I'm not doing fancy file work this time. I just want to complete a quality knife.
This blade is made from AUS8 steel (good stuff). I've attached the bolsters today. So far, success! thumbsupsmileyanim.gif
I peened 3 stainless pins through it, then ground them down and smoothed the bolsters until the pins disappear. It will be buffed after handle installation.
You can read the instructions pictured below to know how this is done.

"Necessity is the mother of invention".
I've rigged my belt sander to work as a vertical stationary sander. I clamped it into my portable table vise and mounted a feeder block perpendicular.
Makes life much easier. thumbsupsmileyanim.gif

this has been a very interesting thread on makeing a knife!
Doh!! A crooked knife blank would sure do it!
Glad you've got a better blank to use now. We've definately had the same problem with projects in lapidary having poor surfaces that had to be fixed and or accounted for. Like you said though, just gotta move on and keep trying.

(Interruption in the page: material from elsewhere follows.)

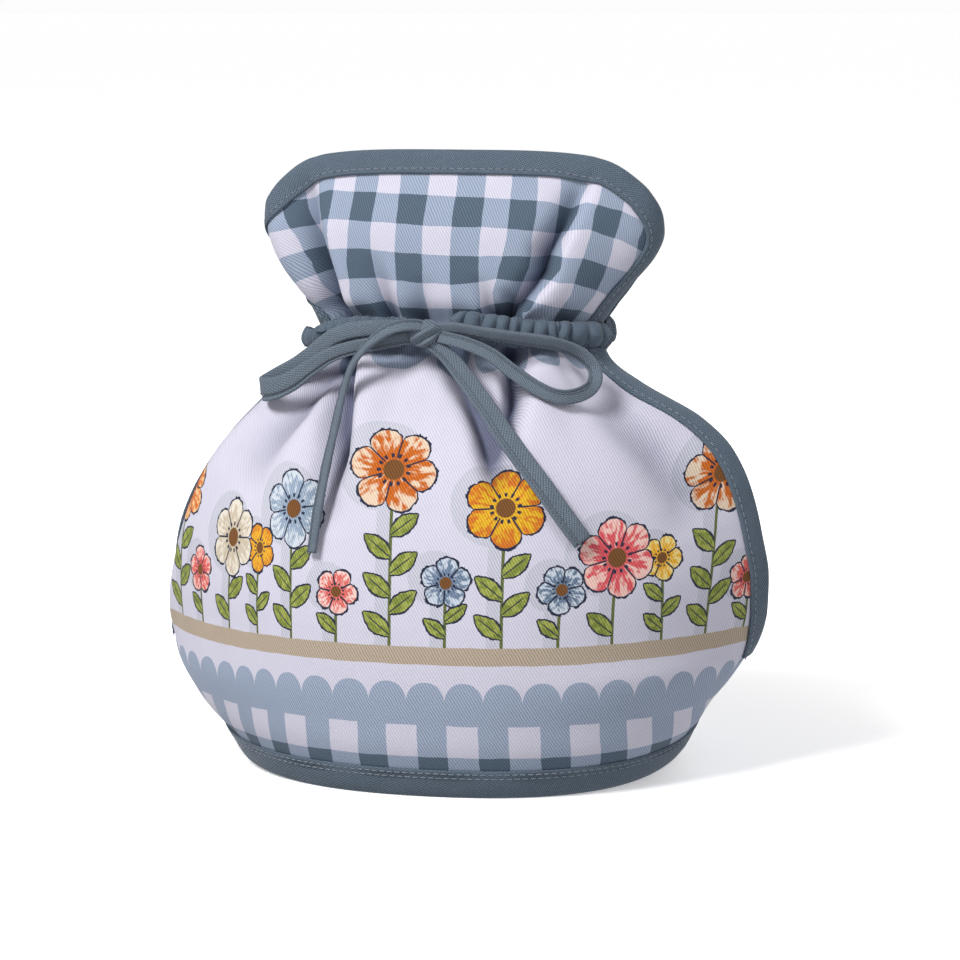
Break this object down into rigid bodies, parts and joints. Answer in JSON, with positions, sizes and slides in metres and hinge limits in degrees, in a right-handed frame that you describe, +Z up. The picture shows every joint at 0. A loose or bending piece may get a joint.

Looks like the sander mount should help out a bunch too. We'll all be looking forward to the finish on the new knife blank.
Going well so far...

I've removed most of the rough from the handle scales with the vertical belt sander that I rigged (pictured earlier).... it worked great for shaping the handle.
Now I'm getting those tricky areas with a rotary barrel sander bit mounted to a drill press. happy088.gif
The same could be accomplished with a hand drill or even Dremel... the barrel sander bit was less than $5 at Ace. I'm on a shoestring budget, so just working with the tools I have.
I will Dremel and hand-sand to fine finish this area later.

Back to the belt sander.
I'm currently sanding the bolsters and handle scales flush. Not being shy... using #80 grit.
Now smoothing the tricky area near the bolster where it's rounded for a finger grip.
I'm using a Dremel but a word of caution. This tool can muss things up FAST... it can gouge and scar the metal and wood in a heartbeat. I'm taking it very slow and light and using a medium/fine barrel sanding bit. So far, so good. This will be hand-finished later.